Holmes-Cooney was up for grabs on the judges’ scorecards when Larry knocked Gerry out in the thirteenth round. Cooney had five fights in the eight years that followed, winning three and coming up short against Michael Spinks and George Foreman. He retired in 1990 at age 33. But his career really ended after Holmes-Cooney. And arguably, before that: after Cooney-Norton.

“The truth is,” Gerry told me at Barclay’s Center, “the good part of my career ended the night I knocked out Norton. I’d already started hurting myself with drinking. And that night, after the fight, I tried cocaine for the first time. That’s when I needed someone to take me aside and say. ‘Let’s get focused; not just with boxing but with life.’ But I had too many enablers around me, and they weren’t going to challenge what was working for them.”
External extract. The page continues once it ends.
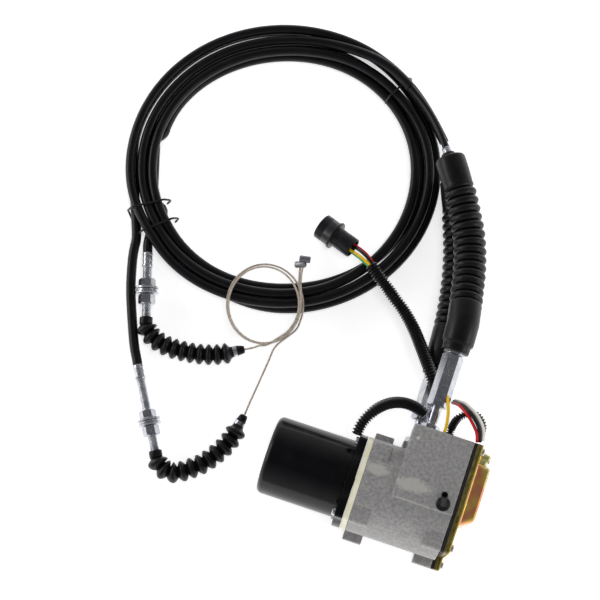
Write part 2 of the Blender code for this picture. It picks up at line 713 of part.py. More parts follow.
def cover_end_outline():
    # Outline of the cover end: barrel, corner lugs, cable block and feet
    reach = LUG_REACH
    inner = reach - LUG_CORNER
    low = BASE + PLATE_INSET
    crossing = math.degrees(math.asin(reach / BARREL_RADIUS))
    block_edge = math.degrees(math.acos(BLOCK_FRONT / BARREL_RADIUS))
    block_low = BLOCK_REAR - OUTLET_STAGGER
    return (
        [(-FOOT_REACH_FRONT, low), (FOOT_REACH_FRONT, low), (FOOT_REACH_FRONT, BLOCK_BOTTOM),
         (block_low, BLOCK_BOTTOM), (block_low, BLOCK_STEP), (BLOCK_REAR, BLOCK_STEP)]
        + arc((BLOCK_REAR - LUG_CORNER, BLOCK_TOP - LUG_CORNER), LUG_CORNER, 0, 90, 2)
        + [(BLOCK_FRONT, BLOCK_TOP)]
        + arc((0.0, 0.0), BARREL_RADIUS, block_edge, 180.0 - crossing, 4)
        + arc((-inner, inner), LUG_CORNER, 90, 180, 2)
        + [(-reach, BASE + FOOT_HEIGHT), (-FOOT_REACH_FRONT, BASE + FOOT_HEIGHT)]
    )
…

Years of substance abuse followed.

“I got sober on April 21, 1988,” Gerry said, recounting a crucial turning point in his life. “For a long time after that, it embarrassed me that I never reached my full potential as a boxer. It still bothers me a little. I could have done so much more . . . If I’d taken better care of myself . . . If I’d had a little more experience before I fought Holmes . . . ”

“The way it is for an athlete,” Cooney continued, “when things are right, you’re in a zone. For a batter in baseball, the ball comes in like it’s in slow motion. For me in boxing when things were right, it was like I had tunnel vision and could slow time down. There’s nothing like being in that zone. It’s the greatest feeling in the world. I could create an opening in the moment I needed it and land that big shot.”
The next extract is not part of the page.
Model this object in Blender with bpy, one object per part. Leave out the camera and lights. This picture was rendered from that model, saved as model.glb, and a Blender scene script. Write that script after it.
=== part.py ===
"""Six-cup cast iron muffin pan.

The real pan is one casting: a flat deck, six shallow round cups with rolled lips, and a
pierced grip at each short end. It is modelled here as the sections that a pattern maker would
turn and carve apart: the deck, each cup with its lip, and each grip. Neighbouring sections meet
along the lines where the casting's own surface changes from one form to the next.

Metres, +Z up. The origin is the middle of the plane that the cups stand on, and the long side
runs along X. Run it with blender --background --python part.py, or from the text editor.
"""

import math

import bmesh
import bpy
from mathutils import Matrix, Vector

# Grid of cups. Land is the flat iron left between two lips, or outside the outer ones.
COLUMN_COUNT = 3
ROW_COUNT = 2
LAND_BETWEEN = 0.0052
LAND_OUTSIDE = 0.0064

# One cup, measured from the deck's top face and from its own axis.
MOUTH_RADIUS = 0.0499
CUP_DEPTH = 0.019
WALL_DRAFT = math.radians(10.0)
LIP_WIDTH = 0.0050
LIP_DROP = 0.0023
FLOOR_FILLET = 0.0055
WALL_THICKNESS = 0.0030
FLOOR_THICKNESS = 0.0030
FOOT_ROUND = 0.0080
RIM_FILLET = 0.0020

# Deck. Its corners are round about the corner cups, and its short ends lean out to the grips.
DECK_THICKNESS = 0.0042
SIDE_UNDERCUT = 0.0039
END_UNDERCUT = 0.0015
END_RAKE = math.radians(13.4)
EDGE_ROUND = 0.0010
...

The undercard at Barclays Center was mediocre. Cooney’s thoughts turned to the great heavyweights of his lifetime.

“Ali was the best. I would have loved the challenge of fighting him when he was young. George Foreman was a devastating puncher. Lennox Lewis was a talented guy. He fought a little scared, which isn’t necessarily a bad thing. Riddick Bowe had good all-around skills. The young Mike Tyson – the good Mike Tyson – is on my short list. Joe Frazier and Evander Holyfield had all the heart in the world. Holmes was good enough to beat me and a lot of other guys. All those guys had their gifts.”
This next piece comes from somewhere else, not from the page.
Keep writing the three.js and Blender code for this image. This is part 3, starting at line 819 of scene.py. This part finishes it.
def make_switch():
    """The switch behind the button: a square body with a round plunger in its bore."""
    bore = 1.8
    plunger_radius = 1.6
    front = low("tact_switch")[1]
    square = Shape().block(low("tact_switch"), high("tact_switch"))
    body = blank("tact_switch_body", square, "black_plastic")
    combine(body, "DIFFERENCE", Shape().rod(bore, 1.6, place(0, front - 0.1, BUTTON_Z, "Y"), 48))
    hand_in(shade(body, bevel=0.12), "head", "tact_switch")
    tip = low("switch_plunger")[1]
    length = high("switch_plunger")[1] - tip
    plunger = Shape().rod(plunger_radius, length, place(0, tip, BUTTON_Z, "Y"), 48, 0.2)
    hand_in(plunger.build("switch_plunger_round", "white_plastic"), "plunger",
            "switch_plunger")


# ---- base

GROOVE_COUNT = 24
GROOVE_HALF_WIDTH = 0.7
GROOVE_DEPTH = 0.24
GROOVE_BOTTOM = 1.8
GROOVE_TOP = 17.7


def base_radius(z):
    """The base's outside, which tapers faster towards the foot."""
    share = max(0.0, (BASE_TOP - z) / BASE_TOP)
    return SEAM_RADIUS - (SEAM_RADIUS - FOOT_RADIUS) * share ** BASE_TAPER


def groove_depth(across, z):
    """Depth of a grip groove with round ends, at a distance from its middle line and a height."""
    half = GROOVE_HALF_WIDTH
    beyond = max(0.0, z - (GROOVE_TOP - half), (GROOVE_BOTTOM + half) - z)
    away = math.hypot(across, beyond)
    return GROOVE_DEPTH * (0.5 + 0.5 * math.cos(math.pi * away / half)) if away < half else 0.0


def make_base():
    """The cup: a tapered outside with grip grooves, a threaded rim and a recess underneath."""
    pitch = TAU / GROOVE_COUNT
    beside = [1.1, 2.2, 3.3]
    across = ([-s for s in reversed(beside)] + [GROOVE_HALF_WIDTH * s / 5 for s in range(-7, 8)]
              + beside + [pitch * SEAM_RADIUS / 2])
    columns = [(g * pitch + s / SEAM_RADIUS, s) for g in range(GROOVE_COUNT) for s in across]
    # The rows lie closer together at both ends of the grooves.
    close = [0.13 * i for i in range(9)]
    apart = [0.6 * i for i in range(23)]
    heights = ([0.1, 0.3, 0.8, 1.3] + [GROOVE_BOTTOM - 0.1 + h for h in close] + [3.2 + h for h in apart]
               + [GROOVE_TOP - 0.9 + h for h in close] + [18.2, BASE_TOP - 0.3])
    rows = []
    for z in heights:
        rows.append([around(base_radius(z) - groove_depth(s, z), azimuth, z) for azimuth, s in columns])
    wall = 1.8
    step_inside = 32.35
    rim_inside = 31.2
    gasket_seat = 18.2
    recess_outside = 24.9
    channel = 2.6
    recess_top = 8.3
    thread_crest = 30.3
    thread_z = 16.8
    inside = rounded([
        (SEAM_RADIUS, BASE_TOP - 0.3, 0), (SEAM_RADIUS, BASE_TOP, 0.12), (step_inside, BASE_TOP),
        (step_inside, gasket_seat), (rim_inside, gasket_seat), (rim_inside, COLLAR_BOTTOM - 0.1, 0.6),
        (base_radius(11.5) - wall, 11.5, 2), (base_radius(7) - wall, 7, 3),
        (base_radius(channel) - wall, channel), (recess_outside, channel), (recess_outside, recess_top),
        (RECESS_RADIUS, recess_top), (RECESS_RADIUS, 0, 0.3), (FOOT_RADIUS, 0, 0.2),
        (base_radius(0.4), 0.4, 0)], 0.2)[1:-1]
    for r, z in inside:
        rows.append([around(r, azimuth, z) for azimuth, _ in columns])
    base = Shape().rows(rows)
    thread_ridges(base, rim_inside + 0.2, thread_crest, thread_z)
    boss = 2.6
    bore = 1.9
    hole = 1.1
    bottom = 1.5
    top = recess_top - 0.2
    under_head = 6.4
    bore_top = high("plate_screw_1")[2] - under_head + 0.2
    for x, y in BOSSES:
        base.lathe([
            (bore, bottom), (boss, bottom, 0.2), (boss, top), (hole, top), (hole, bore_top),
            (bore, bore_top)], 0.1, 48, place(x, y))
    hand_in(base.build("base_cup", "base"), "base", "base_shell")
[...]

As for the heavyweights of the new millennium, Cooney opined, “The Klitschkos had good size and they could fight. Vitali had more guts and was the tougher of the two. He was a better fighter than Wladimir. Tyson Fury is soft, and he’s not a big puncher. I’m a fan of Deontay Wilder, but he still hasn’t learned how to fight. And his chin might not be good, which is why they’re keeping him away from punchers. Anthony Joshua is green. He needs more rounds against better opponents, but he has potential.”

Vyacheslav Glazkov vs. Charles Martin was a dreary affair, cut short when Glazkov tore his anterior cruciate ligament (ACL) in the third round and was unable to continue, making Martin the new IBF “world heavyweight champion.”

Wally Matthews, who covered boxing for Newsday and the New York Post decades ago, came over to say hello. Cooney greeted him warmly.

“I’ve got a question for you,” Matthews asked rhetorically “Do you ever get the feeling that you were born thirty years too late?”

Cooney laughed.

After Matthews had gone, Gerry reflected further on his years in the sweet science.

“Boxing was good to me,” he said. “It helped me deal with a lot of anger that I had inside from when I was growing up. And I made good money. Not as much as I should have, because there were people I trusted who stole from me. But I came out of boxing okay.”

“I’ve got a great life now,” Cooney continued. “I’m the happiest guy in the world. I’ve got a great wife. I’ve got great kids. I love the way things turned out for me. If I’d beaten Holmes, the way my head was back then, who knows what would have happened. I wish I’d won. But life was so fast for me back then. if I’d won, I might not be alive today.”

(L-R: Ken Norton, Jake Lamotta, Larry Holmes, Joe Frazier, Gerry Cooney, Micky Ward)

Jerry Izenberg, the dean of American sportswriters, has followed Cooney from the fighter’s early ring career to the present day.

“One of the things I’ve learned over time,” Izenberg says, “is that very few people really change. They might do a few things differently as they get older. Maybe they get a bit more polished. But they’re still the same person inside. Gerry Cooney has changed. He put his demons behind him and went from being a jerk to being a really great guy. And he’s been a great guy for a long time now.”

Gerry Cooney is not just a boxing success story. He’s a success story.


At one point on 16 January, Gerry Cooney left his seat in the press section and walked over to Carl Froch to say hello.

Froch’s last fight was a 31 May 2014 demolition of George Groves. He hasn’t fought since and, formally or not, seems to have retired from boxing. He was at ringside in Brooklyn in his role as a commentator for UK television.

Most elite fighters fight too long. Froch shares a distinction with two other Brits: Lennox Lewis and Joe Calzaghe. All three retired as champions at the peak of their marketability.

Lewis walked away from the ring in 2003 after back-to-back victories over Mike Tyson and Vitali Klitschko. There were eight-figure offers on the table for him to defend his title one more time, but Lennox said no.

Calzaghe ended his remarkable career with triumphs over Mikkel Kessler, Bernard Hopkins, and Roy Jones and retired as an undefeated champion in 2008.

Lewis, Calzaghe, and Froch are healthy today. Contrast that with the plight of some other boxing greats who fought long past their prime. There’s a clear message in that for anyone who’s listening.